What to work on —
Look for "code" in each line of the entries, and return the matching lines.

Listed records —
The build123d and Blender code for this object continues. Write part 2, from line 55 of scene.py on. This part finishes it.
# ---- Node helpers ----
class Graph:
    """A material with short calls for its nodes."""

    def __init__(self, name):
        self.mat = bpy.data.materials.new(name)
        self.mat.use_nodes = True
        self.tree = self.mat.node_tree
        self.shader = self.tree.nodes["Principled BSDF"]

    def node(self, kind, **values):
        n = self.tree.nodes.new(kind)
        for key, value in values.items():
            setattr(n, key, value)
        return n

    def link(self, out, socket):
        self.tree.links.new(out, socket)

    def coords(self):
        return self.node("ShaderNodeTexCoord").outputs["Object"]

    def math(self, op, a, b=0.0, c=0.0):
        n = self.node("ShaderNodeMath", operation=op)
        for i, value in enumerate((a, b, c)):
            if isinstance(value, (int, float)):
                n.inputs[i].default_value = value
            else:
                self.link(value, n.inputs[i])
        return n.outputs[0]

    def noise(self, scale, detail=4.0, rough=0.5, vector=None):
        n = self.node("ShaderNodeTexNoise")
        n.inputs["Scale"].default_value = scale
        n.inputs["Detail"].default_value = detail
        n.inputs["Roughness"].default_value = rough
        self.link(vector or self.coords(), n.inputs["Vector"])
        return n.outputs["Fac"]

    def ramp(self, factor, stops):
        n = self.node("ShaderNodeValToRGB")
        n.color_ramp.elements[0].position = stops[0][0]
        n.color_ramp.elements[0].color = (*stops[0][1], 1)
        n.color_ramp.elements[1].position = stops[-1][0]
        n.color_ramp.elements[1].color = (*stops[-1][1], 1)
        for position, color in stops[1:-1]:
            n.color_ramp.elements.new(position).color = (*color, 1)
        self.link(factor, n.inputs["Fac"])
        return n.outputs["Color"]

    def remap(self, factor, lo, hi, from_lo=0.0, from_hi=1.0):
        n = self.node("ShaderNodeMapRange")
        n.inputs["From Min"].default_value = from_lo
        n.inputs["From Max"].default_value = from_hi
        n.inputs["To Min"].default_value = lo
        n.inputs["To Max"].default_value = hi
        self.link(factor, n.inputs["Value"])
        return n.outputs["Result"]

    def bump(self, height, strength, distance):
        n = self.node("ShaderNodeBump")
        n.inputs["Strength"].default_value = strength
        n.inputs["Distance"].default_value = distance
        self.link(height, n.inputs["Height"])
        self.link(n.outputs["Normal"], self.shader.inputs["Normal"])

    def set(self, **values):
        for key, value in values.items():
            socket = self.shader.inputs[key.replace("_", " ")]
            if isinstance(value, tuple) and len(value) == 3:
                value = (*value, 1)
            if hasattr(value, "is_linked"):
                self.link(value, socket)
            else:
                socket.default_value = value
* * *
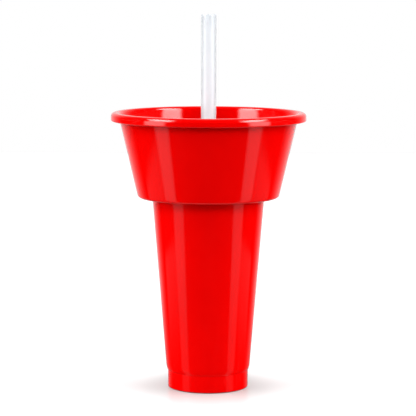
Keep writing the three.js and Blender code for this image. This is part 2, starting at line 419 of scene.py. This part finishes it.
---
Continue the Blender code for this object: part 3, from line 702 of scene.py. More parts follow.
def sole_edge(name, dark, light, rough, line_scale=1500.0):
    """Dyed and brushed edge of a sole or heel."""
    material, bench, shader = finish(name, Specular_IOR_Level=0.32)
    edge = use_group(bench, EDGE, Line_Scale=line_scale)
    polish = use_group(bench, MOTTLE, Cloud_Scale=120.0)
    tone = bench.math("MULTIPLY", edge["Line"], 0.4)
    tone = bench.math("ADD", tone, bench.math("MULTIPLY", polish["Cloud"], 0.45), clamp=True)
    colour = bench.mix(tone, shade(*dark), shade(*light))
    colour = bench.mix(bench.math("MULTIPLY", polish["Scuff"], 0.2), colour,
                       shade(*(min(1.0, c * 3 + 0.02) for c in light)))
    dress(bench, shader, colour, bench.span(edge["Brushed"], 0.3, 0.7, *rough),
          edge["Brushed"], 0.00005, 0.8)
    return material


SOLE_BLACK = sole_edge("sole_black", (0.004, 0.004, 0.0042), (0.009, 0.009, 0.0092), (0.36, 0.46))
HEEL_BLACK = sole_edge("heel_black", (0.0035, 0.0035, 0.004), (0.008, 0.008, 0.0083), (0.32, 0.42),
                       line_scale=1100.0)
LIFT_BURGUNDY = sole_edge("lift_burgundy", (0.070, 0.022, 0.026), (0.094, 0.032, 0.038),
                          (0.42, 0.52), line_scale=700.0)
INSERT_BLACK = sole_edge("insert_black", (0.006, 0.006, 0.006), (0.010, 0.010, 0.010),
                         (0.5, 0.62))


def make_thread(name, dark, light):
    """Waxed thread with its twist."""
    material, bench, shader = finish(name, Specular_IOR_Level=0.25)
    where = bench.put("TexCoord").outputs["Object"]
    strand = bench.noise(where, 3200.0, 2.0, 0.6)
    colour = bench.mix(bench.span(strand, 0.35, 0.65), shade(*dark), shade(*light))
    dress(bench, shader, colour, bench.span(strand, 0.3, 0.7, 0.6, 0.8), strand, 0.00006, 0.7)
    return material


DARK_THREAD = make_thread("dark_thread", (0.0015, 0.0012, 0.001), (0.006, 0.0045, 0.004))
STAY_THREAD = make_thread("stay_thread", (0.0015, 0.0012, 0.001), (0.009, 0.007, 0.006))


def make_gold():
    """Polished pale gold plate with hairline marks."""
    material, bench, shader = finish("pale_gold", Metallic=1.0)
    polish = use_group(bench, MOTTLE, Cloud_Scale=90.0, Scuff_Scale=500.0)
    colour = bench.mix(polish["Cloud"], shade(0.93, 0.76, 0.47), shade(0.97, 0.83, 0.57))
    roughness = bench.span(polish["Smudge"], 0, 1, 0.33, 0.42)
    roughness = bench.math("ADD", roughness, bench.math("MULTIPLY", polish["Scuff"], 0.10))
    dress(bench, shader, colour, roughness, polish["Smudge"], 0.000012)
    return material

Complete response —
The build123d and Blender code for this object continues. Write part 2, from line 55 of scene.py on. This part finishes it.
Keep writing the three.js and Blender code for this image. This is part 2, starting at line 419 of scene.py. This part finishes it.
Continue the Blender code for this object: part 3, from line 702 of scene.py. More parts follow.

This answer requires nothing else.